As noted by The New York Times' Jeffrey Gettleman and Maria Abi-Habib, the new law is only the latest in a series of measures seen as targeting Muslims: After mass detentions in Kashmir and citizenship inquiries in the state of Assam, many worry the government "will use both these measures—the citizenship tests and the new citizenship law—to strip away rights from Muslims who have been living in India for generations." As Ravi Krishnani writes for CNN, the repressive turn has extended online: The world's largest democracy is also the world leader in Internet shutdowns, as the Modi government blacks out communication to keep citizens from voicing dissent or staying informed.

Does Turkey Have a Viable Alternative to Erdoğan?

 
Turkish President Recep Tayyip Erdoğan has kept a firm grip on power, but cracks emerged this year with opposition mayoral wins in Istanbul and Ankara. At The Washington Post, Asli Aydintasbas writes that a new opposition party launched by former Prime Minister Ahmet Davutoglu might provide an alternative. "With Davutoglu's 'Future Party,'" and another expected to be launched by former finance minister Ali Babacan, "it is hard to imagine Erdoğan as a lifetime president," Aydintasbas writes.

Davutoglu might appeal to an important swath of voters, Aydintasbas suggests. The liberal intelligentsia criticizes him for having allied with Erdoğan, but Turkey "is not solely a country of urban liberals—the key demographic for political change is Sunni conservatives, many of whom would never consider voting for the secularist main opposition party (CHP) or the Kurdish party (HDP). Davutoglu's message will no doubt resonate in the Anatolian heartland." Turkey may be growing frustrated with Erdoğan's authoritarianism, and it's risen up before, Aydintasbas writes: "This ebb and flow of repression and pushback is a century-old story—and Turkey will self-adjust again."

The Trade War Has Been Useless

 
Building on Fareed's new Foreign Affairs essay on US overreactions to China's rise, David Frum writes for The Atlantic that President Trump's trade war has been futile: After last week's "phase one" deal, Frum writes that the US has "gained little" so far. At the same time, Trump has picked a tough fight while scuttling America's best asset: its allies. By withdrawing from the Trans-Pacific Partnership, pushing Japan into a recession by assailing global trade, rattling South Korea by threatening nuclear war with the North, and going back on a refugee-settlement deal with Australia, Trump has weakened America's network of friends at an inopportune time.

"Trump's slogan of America First in practice translates to America Alone.

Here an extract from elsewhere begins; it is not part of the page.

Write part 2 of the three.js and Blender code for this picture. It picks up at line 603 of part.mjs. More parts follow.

In the 21st century, America Alone means China First, America Second," Frum writes. "Trump's 'I order, you salute' model of leadership will end at best in failure and at worst in defeat."

The US No Longer Protects Gulf Oil

 
President Trump has ended decades of US policy to safeguard Persian Gulf oil, write Hal Brands, Steven A. Cook, and Kenneth M. Pollack at Foreign Policy. Since President Jimmy Carter, the US has provided regional security to ensure oil keeps flowing to world buyers; after Trump declined to retaliate over attacks on Saudi oil facilities in September, that's no longer the case, and the retreat has rattled America's Gulf Cooperation Council allies while giving Iran a free hand. Together with Trump's withdrawal from the 2015 nuclear deal, the authors argue, his policies have made any future deal unlikely and have rebalanced power in Iran's favor.

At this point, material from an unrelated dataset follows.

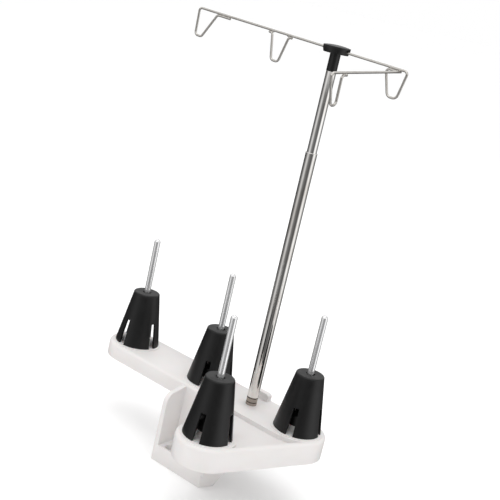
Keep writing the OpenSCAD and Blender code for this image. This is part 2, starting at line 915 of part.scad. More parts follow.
// The right loop: the long wire's other end, bent down and back to a short welded tail
module thread_loop_4() {
    right = bar_right;
    left = right - loop_4_w;
    middle = right - loop_4_w * 0.4;
    foot = loop_foot_w / 2 + 0.5;
    round_r = loop_round + 1;
    color(steel)
        on_bar()
            bent_wire([
                [right - bend_r - 2, 0], [right, 0],
                [middle + foot, -loop_depth + 1.5, round_r],
                [middle - foot, -loop_depth + 1.5, round_r],
                [left, -tail_drop], [arm_at - 2.5 * wire_r, -tail_drop]]);
}

// Profile of a cone, to be turned about the pin: the wall, the top and the sleeve that hangs from it
module cone_section() {
    lean = (cone_foot_r - cone_top_r) / cone_h;
    top_t = cone_wall;
    inner_top = cone_h - top_t;
    wall_across = cone_wall * sqrt(1 + lean * lean);
    polygon([
        [cone_foot_r - wall_across, 0], [cone_foot_r, 0],
        [cone_foot_r - lean * (cone_h - cone_round), cone_h - cone_round],
        [cone_top_r + lean * cone_round - cone_round, cone_h],
        [hub_r, cone_h], [hub_r, inner_top],
        [cone_foot_r - lean * inner_top - wall_across, inner_top]]);
    translate([cone_top_r + lean * cone_round - cone_round, cone_h - cone_round])
        circle(cone_round, $fn = 48);
    translate([hub_r, boss_rise + 0.6])
        square([hub_wall, cone_h - boss_rise - 0.6]);
}

// The fingers round the pin: a split collar that hangs from the cone's top
module cone_fingers() {
    grip_r = pin_r + pin_clear;
    difference() {
        translate([0, 0, cone_h - finger_l])
            cylinder(r = hub_r + hub_wall / 2, h = finger_l - 0.5);
        translate([0, 0, cone_h - finger_l - eps])
            cylinder(r = grip_r, h = finger_l + 2 * eps);
        for (i = [0 : slot_count - 1])
            rotate([0, 0, (i + 0.5) * 360 / slot_count])
                translate([0, -finger_gap / 2, cone_h - finger_l - eps])
                    cube([hub_r, finger_gap, finger_l + 2 * eps]);
    }
}

// Webs that hold the cone's wall on its sleeve, midway between the slots
module cone_webs() {
    web_t = 1.4;
    foot = slot_h + 4;
    lean = (cone_foot_r - cone_top_r) / cone_h;
    reach = cone_foot_r - lean * cone_h - cone_wall;
    for (i = [0 : slot_count - 1])
        rotate([0, 0, (i + 0.5) * 360 / slot_count])
            translate([hub_r + hub_wall / 2, -web_t / 2, foot])
                cube([reach + 0.5 - hub_r - hub_wall / 2, web_t, cone_h - foot - cone_wall / 2]);
}

module spool_cone(at, turn) {
    color(black)
        translate([at.x, at.y, seat_top])
            rotate([0, 0, turn])
            difference() {
                union() {
                    rotate_extrude($fn = 96)
                        cone_section();
                    cone_fingers();
                    cone_webs();
                }
                for (i = [0 : slot_count - 1])
                    rotate([0, 0, i * 360 / slot_count])
                        translate([hub_r + hub_wall + 2, -slot_w / 2, -eps])
                            cube([cone_foot_r, slot_w, slot_h + eps]);
            }
}

module spool_pin_1() { spool_pin(spool_at[0]); }
module spool_pin_2() { spool_pin(spool_at[1]); }
module spool_pin_3() { spool_pin(spool_at[2]); }
module spool_pin_4() { spool_pin(spool_at[3]); }
module spool_cone_1() { spool_cone(spool_at[0], slot_turn_1); }
module spool_cone_2() { spool_cone(spool_at[1], slot_turn_2); }
module spool_cone_3() { spool_cone(spool_at[2], slot_turn_3); }
module spool_cone_4() { spool_cone(spool_at[3], slot_turn_4); }

deck_housing();
spool_pin_1();
spool_pin_2();
spool_pin_3();
spool_pin_4();
pin_screws();
pin_washers();
mast_lower_tube();
mast_foot_plug();
mast_screw();
mast_washer();
mast_upper_tube();
mast_glide();
head_stem();
head_lid();
guide_bar();
guide_cross_wire();
thread_loop_1();
thread_loop_2();
thread_loop_3();
thread_loop_4();
spool_cone_1();
spool_cone_2();
spool_cone_3();
spool_cone_4();
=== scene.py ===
"""Looks for a four-spool thread rack: moulded deck, spool cones, telescopic mast and wire guide.

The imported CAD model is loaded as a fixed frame. Each sub-assembly below is a class that builds
its detailed meshes in that frame, dresses them in procedural finishes and lets them ride on
the CAD bodies.
"""

from __future__ import annotations

import json
import logging
import math
from dataclasses import dataclass, field
from enum import Enum
from typing import Sequence

import bmesh
import bpy
from mathutils import Matrix, Vector

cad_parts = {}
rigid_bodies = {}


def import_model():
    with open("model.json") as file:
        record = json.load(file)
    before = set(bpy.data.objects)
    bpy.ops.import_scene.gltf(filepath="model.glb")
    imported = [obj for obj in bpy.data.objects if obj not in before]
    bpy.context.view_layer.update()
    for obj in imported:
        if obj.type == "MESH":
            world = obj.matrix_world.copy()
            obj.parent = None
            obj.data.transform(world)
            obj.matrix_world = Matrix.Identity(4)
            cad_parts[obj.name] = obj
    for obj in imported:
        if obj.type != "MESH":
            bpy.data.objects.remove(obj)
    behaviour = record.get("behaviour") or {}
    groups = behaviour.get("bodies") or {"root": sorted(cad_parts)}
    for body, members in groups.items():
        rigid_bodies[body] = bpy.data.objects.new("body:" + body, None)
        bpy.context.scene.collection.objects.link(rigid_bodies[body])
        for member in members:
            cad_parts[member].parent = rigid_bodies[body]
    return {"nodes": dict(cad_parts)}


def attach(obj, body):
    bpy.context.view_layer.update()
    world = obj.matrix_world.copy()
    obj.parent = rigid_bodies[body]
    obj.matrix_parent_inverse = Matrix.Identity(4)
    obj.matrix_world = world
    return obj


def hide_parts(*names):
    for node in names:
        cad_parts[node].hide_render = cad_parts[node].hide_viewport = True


LOG = logging.getLogger("thread_rack")
Point = tuple[float, float]
Corner = tuple[float, float, float]
Color = tuple[float, float, float]
Socket = bpy.types.NodeSocket
MM = 0.001
# Vertices nearer than this are one.
TOUCHING = 1e-7
# X and Y of the mast's axis.
MAST_AT: Point = (30.5 * MM, 41.0 * MM)


class Body(Enum):
    """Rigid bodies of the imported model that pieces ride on."""

    STAND = "stand"
    SLIDER = "mast_slider"
    HEAD = "guide_head"
    CONE_1 = "cone_1"
    CONE_2 = "cone_2"
    CONE_3 = "cone_3"
    CONE_4 = "cone_4"


class Slot(Enum):
    """Material slots of the record."""

    HOUSING = "housing_plastic"
    CONE = "cone_plastic"
    HEAD = "head_plastic"
    PIN = "pin_chrome"
    MAST = "mast_chrome"
    WIRE = "wire_steel"
    ZINC = "zinc_steel"
    NYLON = "nylon"


# Node trees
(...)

"[F]or Iran's hard-liners, even after the widespread protests that rocked Iran last month, the economic pain that a new nuclear deal might alleviate is probably of lesser importance than the geostrategic goal of severing the U.S.-GCC alliance and driving the United States out of the Gulf," the authors write. "And if the Iranians believe that Riyadh is now more determined than ever to acquire a nuclear weapon, as seems likely, they will be even less interested in making deeper nuclear concessions to the president who handed them the Persian Gulf on a silver platter."

Economics Goes Bankrupt

 
The field of economics is intellectually bankrupt, David Graeber writes in a New York Review of Books essay reviewing Robert Skidelsky's Money and Government: The Past and Future of Economics. Beyond the circular logic of markets in equilibrium, Graeber argues, economists don't even have a grasp on where money comes from (banks create it out of thin air, since today's money is essentially credit). While evidence disputes that money supply can control inflation, economists still tout central-bank monetary policies as an antidote to crises like 2008's.

"Doubling the amount of gold in a country will have no effect on the price of cheese if you give all the gold to rich people and they just bury it in their yards, or use it to make gold-plated submarines," Graeber writes; "(this is, incidentally, why quantitative easing, the strategy of buying long-term government bonds to put money into circulation, did not work either)." His conclusion: The financial crash proved economics is broken, and it must learn from other disciplines to confront a fundamentally new set of problems, including "how to deal with increasing technological productivity, decreasing real demand for labor, and the effective management of care work, without also destroying the Earth."